## WHAT YOU SHOULD DO
Select every line holding the word "imported" and copy it.

====== SUPPLIED INFORMATION

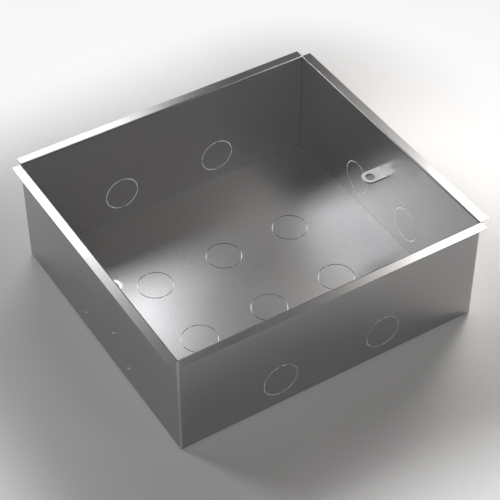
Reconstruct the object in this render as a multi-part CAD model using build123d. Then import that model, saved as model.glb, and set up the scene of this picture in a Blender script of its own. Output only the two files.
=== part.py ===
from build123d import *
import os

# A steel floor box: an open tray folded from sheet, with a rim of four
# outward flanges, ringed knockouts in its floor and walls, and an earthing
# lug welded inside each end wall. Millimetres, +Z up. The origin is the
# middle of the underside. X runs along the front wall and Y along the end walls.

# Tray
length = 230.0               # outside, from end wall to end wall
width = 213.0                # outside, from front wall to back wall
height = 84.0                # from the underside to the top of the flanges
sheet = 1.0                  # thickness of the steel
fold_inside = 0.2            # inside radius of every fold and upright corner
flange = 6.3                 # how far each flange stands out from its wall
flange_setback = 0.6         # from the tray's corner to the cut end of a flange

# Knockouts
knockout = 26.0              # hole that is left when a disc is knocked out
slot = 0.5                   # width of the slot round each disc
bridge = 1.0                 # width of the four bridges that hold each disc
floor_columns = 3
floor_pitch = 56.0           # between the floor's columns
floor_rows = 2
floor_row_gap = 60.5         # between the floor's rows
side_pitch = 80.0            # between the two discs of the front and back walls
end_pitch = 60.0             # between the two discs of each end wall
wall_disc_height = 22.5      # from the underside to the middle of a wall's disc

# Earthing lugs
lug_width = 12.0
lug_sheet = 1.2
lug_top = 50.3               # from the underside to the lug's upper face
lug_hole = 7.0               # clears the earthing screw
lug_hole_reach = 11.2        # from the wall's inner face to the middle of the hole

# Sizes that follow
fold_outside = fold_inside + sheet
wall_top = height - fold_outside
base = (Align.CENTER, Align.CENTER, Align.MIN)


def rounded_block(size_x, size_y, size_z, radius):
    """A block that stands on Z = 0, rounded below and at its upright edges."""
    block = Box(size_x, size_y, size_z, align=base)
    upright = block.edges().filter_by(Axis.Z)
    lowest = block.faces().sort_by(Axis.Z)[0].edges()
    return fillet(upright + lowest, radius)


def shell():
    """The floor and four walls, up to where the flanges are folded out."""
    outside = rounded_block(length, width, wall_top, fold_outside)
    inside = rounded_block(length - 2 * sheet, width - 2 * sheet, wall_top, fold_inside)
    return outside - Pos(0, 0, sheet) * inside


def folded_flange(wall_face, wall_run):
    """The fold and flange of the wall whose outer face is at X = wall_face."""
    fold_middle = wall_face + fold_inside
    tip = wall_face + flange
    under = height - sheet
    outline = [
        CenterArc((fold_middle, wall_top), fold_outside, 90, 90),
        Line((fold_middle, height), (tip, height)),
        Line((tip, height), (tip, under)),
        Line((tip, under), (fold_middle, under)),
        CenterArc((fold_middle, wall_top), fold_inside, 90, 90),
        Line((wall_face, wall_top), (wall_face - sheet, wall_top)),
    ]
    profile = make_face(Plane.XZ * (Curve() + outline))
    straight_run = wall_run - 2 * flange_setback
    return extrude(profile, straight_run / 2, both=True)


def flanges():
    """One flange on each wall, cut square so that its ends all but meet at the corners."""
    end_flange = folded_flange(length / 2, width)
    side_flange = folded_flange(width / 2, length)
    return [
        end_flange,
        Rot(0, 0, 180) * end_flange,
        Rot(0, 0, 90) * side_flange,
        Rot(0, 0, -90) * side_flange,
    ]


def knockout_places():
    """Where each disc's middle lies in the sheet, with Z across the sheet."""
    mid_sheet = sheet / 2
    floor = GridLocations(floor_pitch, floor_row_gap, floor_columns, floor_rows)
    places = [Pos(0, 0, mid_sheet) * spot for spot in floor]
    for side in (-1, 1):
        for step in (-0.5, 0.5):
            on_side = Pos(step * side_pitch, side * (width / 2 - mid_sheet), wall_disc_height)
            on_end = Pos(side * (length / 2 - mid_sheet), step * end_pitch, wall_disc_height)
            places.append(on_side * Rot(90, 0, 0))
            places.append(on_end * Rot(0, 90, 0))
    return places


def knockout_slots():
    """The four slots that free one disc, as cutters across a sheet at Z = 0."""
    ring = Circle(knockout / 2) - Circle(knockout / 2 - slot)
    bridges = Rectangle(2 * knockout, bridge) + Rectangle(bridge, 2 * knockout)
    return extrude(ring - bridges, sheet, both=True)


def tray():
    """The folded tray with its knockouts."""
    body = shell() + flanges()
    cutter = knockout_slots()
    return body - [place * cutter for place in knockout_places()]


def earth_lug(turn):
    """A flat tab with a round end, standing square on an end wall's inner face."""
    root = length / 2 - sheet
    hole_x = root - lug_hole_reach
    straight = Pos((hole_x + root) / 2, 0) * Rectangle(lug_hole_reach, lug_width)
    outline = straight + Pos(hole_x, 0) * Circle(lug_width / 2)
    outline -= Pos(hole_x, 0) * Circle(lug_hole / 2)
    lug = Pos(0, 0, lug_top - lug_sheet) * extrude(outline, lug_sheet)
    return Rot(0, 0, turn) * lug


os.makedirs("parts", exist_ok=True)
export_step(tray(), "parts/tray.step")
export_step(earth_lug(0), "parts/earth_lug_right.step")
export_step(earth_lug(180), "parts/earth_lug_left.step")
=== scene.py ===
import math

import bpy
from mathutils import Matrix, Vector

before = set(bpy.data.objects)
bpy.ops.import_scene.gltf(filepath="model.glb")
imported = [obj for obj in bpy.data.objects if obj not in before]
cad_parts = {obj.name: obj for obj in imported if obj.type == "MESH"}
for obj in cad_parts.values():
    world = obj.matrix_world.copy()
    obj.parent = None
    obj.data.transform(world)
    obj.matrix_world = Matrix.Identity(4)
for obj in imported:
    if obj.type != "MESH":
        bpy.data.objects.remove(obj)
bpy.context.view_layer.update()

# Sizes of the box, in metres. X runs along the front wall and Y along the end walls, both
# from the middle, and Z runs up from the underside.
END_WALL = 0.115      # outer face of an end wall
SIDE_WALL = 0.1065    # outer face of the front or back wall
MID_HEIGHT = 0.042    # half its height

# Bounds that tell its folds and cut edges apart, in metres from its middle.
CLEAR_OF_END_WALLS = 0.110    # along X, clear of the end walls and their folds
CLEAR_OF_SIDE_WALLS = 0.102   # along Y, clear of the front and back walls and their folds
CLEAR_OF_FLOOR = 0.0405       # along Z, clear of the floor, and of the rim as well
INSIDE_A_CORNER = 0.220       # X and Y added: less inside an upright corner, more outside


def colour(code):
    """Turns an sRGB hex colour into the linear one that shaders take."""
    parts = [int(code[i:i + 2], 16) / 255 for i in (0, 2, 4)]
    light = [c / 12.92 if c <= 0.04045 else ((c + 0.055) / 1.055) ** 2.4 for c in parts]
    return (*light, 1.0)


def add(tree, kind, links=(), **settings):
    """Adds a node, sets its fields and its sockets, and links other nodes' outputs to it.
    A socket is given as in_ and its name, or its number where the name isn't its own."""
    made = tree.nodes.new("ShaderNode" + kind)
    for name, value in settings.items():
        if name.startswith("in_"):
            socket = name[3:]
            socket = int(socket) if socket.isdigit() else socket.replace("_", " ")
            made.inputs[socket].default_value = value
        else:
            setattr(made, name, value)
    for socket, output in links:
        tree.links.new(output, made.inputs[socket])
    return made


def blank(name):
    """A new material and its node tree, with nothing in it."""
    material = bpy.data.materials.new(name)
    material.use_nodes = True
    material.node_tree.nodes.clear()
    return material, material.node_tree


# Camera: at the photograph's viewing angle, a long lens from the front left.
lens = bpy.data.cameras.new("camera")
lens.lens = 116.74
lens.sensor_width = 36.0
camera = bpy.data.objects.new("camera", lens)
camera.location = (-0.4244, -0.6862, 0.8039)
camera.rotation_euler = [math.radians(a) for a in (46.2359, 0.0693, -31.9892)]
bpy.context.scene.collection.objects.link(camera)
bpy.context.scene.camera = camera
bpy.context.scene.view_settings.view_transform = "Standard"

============

## WRITTEN RESPONSE
imported = [obj for obj in bpy.data.objects if obj not in before]
cad_parts = {obj.name: obj for obj in imported if obj.type == "MESH"}
for obj in imported:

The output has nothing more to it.